Further, any memory allocated by this operator new() cannot safely be deleted because the class does not provide a usual operator delete(). This means that a base or derived class's operator delete(), or the global one, will have to try to deal with this deallocation (almost certainly unsuccessfully, unless you also replace all such surrounding operator delete's, which would be onerous and evil).

  void operator delete( void* p, 
                        SharedMemory& m,
                        int i ) throw()
  {
    m.Deallocate( p, i );
  }
};

This Y::operator delete() is useless because it can never be called.

void operator delete( void* p ) throw() 
{
  SharedMemory::Deallocate( p );
}

This is a serious error, because the replacement global operator delete() is going to delete memory allocated normally by the default ::operator new(), not by SharedMemory::Allocate(). The best you can hope for is a quick core dump. Evil.

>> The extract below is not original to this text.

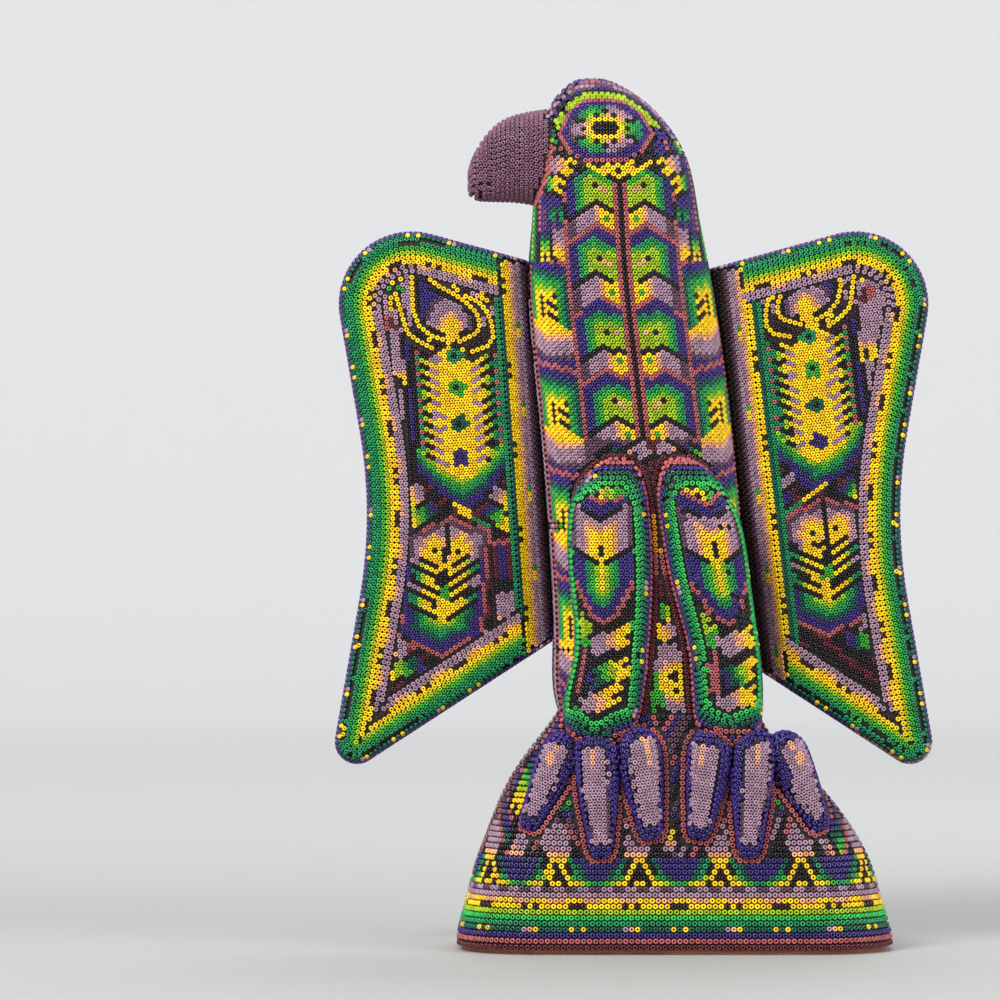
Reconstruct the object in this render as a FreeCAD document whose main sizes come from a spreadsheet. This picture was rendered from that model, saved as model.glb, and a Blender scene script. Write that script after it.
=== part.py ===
import FreeCAD, Part
import math
import os
import Sketcher

# A beaded wooden eagle that stands on its spread tail.
# The carved blocks (body, tail, beak, two wings, two legs with talons) are pegged together
# with dowels, coated with a skin of wax, and covered with glass seed beads pressed in flat.
# Millimetres, +Z up.  X runs across the wings, and the breast faces -Y.
# The origin is the middle of the tail's underside.

Vector = FreeCAD.Vector
document = FreeCAD.newDocument("beaded_eagle")
sheet = document.addObject("Spreadsheet::Sheet", "sizes")

# Each layer is the finished surface pulled in by this many millimetres.
LAYERS = {
    "beads": "0",
    "wax": "sizes.bead_height",
    "core": "sizes.bead_height + sizes.wax_thickness",
}
SIZES = {}


def size(alias, value):
    """Write one driving dimension into the sheet and return how an expression names it."""
    row = len(SIZES) + 1
    sheet.set("A%d" % row, alias)
    sheet.set("B%d" % row, str(value))
    sheet.setAlias("B%d" % row, alias)
    SIZES[alias] = value
    return "sizes." + alias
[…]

void operator delete( void* p, 
                      std::nothrow_t& ) throw()
{
  SharedMemory::Deallocate( p );
}

The same comment applies again here, but this time it's slightly more subtle. This replacement operator delete() will be called only if an expression like "new (nothrow) T" fails because T's constructor exits with an exception and will try to deallocate memory not allocated by SharedMemory::Allocate(). Evil and insidious.

Guideline

Always provide both class-specific new (or new[]) and class-specific delete (or delete[]) if you provide either.

If you got and understood all of these answers, then you're definitely on your way to becoming an expert in memory-management mechanics.